The recent racial slurs cast on the sculptor Ivor Thom bring to the fore, once again, the lingering effects of racism that was born out of African enslavement by Europeans back in the 15th century. We need to interrogate why racism has been so long lasting, if we are to ever hope to eradicate it. The sources of racism are not only external: some have been interjected into the psyches of peoples the world over, so that even if the external constraints are removed, these internal shackles will deliver their invidious effects. These shackles go to the issue of identity that eventually translates into group worth.
For instance, there was the denudation of the culture of the Africans during slavery and the forcible imposition of practices designed to convince them that they were sub-human. There is no question that Africans opposed these pressures, but the logic of the power differential in the master-slave relationship determined that the early Euro-African “Creole” culture was never going to be positive for the slave. The docile, happy-go-lucky Quashie was the ideal end product that the ruling class wanted to perpetuate.

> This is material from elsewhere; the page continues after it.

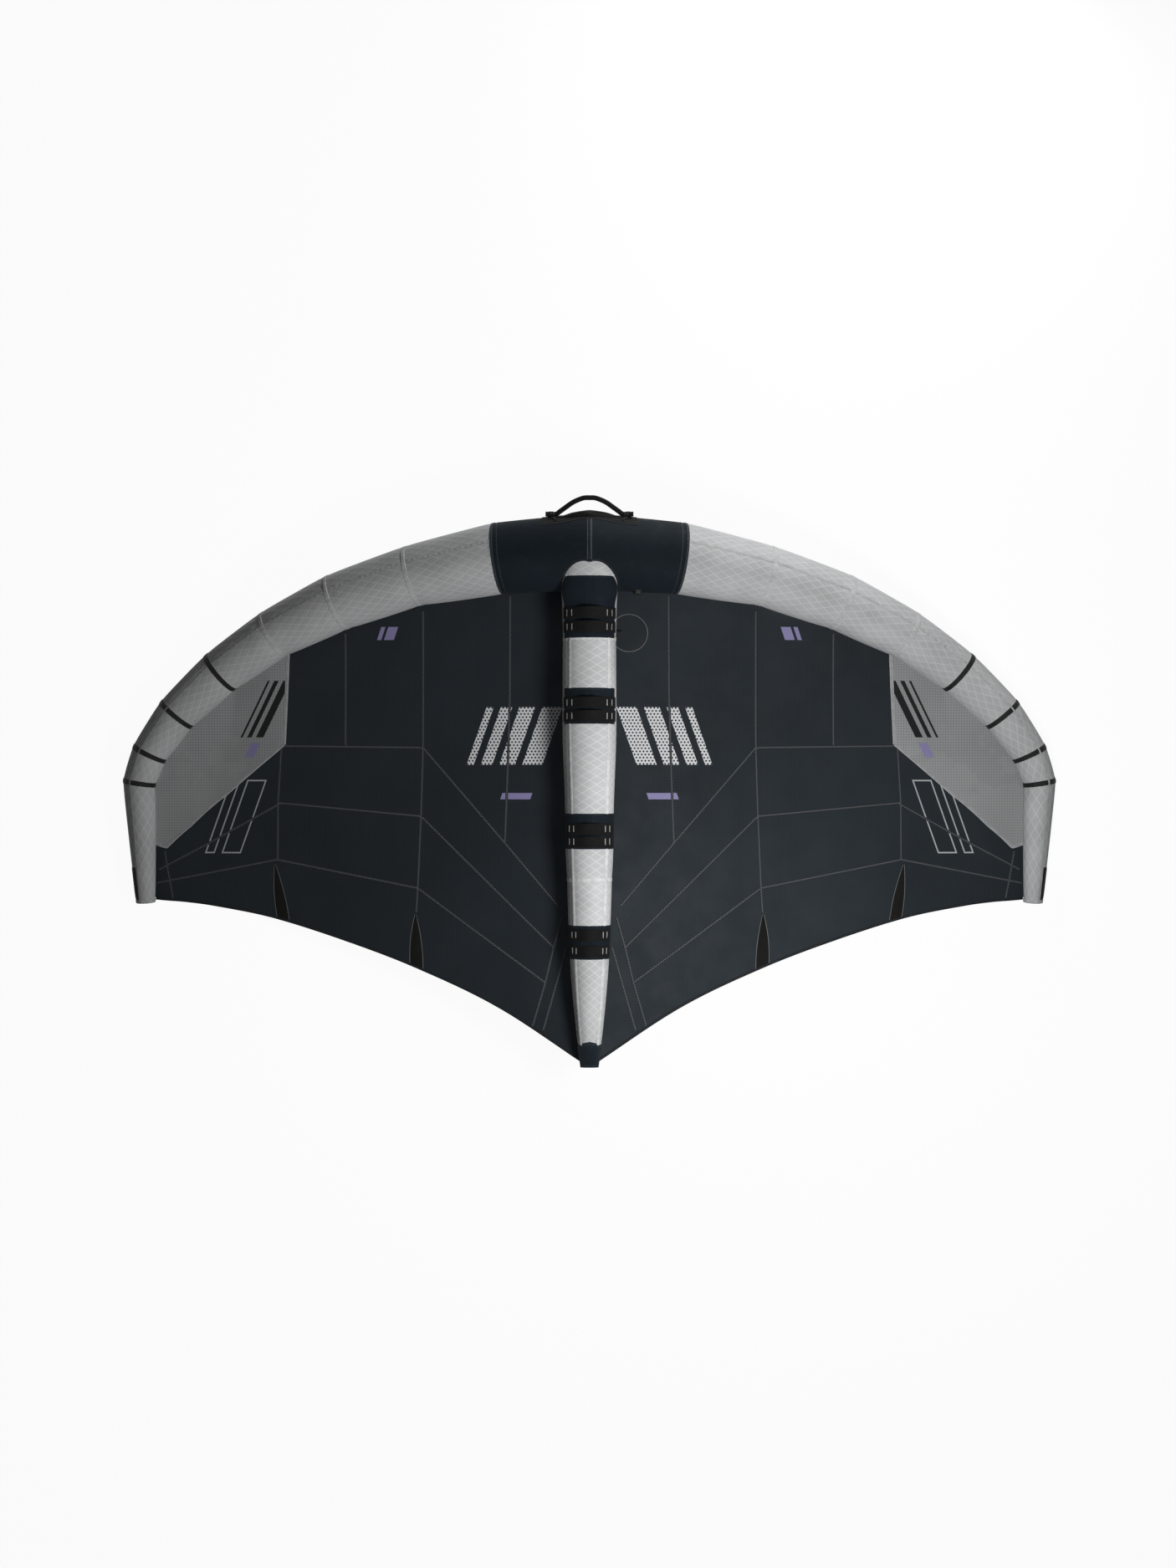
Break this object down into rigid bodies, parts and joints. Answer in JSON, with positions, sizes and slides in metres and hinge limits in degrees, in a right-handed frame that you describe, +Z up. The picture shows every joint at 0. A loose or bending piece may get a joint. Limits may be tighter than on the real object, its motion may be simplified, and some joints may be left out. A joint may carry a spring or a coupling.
{
  "type": "wingfoil wing",
  "caption": "Inflatable hand-held wing: a bent, tapering leading edge tube, a strut with padded webbing straps, a panelled canopy, a swinging front handle and an inflation valve.",
  "frame": {"origin": "on the ground, under the middle of the wing's box, with the wing laid strut up", "axes": "+Y towards the leading edge, +Z up to the strut and its straps, +X to the side with the inflation valve"},
  "size_m": [3.2984, 1.9544, 0.4597],
  "materials": {
    "light_dacron": "woven polyester cloth, satin, with a fine diagonal grid",
    "white_dacron": "woven polyester cloth, satin",
    "navy_fabric": "coated woven cloth, satin",
    "canopy_ripstop": "ripstop cloth, slightly glossy",
    "grey_ripstop": "ripstop cloth with a fine grid",
    "black_webbing": "woven nylon webbing, matt",
    "bladder_film": "translucent film",
    "black_plastic": "moulded, matt"
  },
  "bodies": {
    "airframe": {"air_hose": "black_plastic", "batten_inner_left": "black_webbing", "batten_inner_right": "black_webbing", "batten_outer_left": "black_webbing", "batten_outer_right": "black_webbing", "canopy_grey_tip_left": "grey_ripstop", "canopy_grey_tip_right": "grey_ripstop", "canopy_inner_left": "canopy_ripstop", "canopy_inner_right": "canopy_ripstop", "canopy_outer_left": "canopy_ripstop", "canopy_outer_right": "canopy_ripstop", "canopy_wingtip_left": "canopy_ripstop", "canopy_wingtip_right": "canopy_ripstop", "handle_base": "black_webbing", "handle_knuckle_pad": "navy_fabric", "le_bladder": "bladder_film", "le_center_panel": "navy_fabric", "le_panel_1_left": "light_dacron", "le_panel_1_right": "light_dacron", "le_panel_2_left": "light_dacron", "le_panel_2_right": "light_dacron", "le_panel_3_left": "light_dacron", "le_panel_3_right": "light_dacron", "le_panel_4_left": "light_dacron", "le_panel_4_right": "light_dacron", "le_panel_5_left": "light_dacron", "le_panel_5_right": "light_dacron", "le_panel_6_left": "light_dacron", "le_panel_6_right": "light_dacron", "le_panel_7_left": "light_dacron", "le_panel_7_right": "light_dacron", "le_panel_8_left": "light_dacron", "le_panel_8_right": "light_dacron", "pad_1_strap_front": "black_webbing", "pad_1_strap_rear": "black_webbing", "pad_2_strap_front": "black_webbing", "pad_2_strap_rear": "black_webbing", "pad_3_strap_front": "black_webbing", "pad_3_strap_rear": "black_webbing", "pad_4_strap_front": "black_webbing", "pad_4_strap_rear": "black_webbing", "strut_bladder": "bladder_film", "strut_nose": "white_dacron", "strut_pad_1": "navy_fabric", "strut_pad_2": "navy_fabric", "strut_pad_3": "navy_fabric", "strut_pad_4": "navy_fabric", "strut_pull_tab": "black_webbing", "strut_saddle_seam": "navy_fabric", "strut_sleeve_front": "white_dacron", "strut_sleeve_rear": "white_dacron", "strut_tail_cap": "navy_fabric", "tip_cap_left": "light_dacron", "tip_cap_right": "light_dacron", "trailing_edge_hem_left": "canopy_ripstop", "trailing_edge_hem_right": "canopy_ripstop", "valve_body": "black_plastic"},
    "front_handle": {"handle_grip": "black_webbing"},
    "valve_cap": {"valve_cap": "black_plastic"},
    "valve_poppet": {"valve_poppet": "black_plastic"}
  },
  "joints": [
    {"name": "front_handle_swing", "type": "hinge", "parent": "airframe", "child": "front_handle", "pos_m": [0, 0.9157, 0.36081], "axis": [1, 0, 0], "range_deg": [-50, 60]},
    {"name": "valve_cap_hinge", "type": "hinge", "parent": "airframe", "child": "valve_cap", "pos_m": [0.16691, 0.65586, 0.3477], "axis": [-0.9905, 0.0447, 0.1304], "range_deg": [0, 110]},
    {"name": "valve_poppet_slide", "type": "slide", "parent": "airframe", "child": "valve_poppet", "axis": [0.025, 0.9885, -0.1493], "range_m": [0, 0.004], "stiffness_N_per_m": 200}
  ]
}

With the final abolition of slavery in 1838, the colonists were not prepared to leave the construction of a docile work force to chance. Not coincidentally, the British had begun crafting an alternative method of domination to exchange the metal chains holding the colonised people with mental chains for which the people clamoured. The centrepiece would be through “Education” – with a capital “E”. In the words of Lord Macaulay, the chief architect of the scheme, which began in India: the graduates of the schools to be established would be “Indian in blood and colour, but English in tastes, in opinions, in morals and in intellect.” The stated objective would be to create a class of clerks, who would serve the British commercial and governmental interests, but the effect would be to create mental chains for the new elite for which they and the rest of colonised people would clamour.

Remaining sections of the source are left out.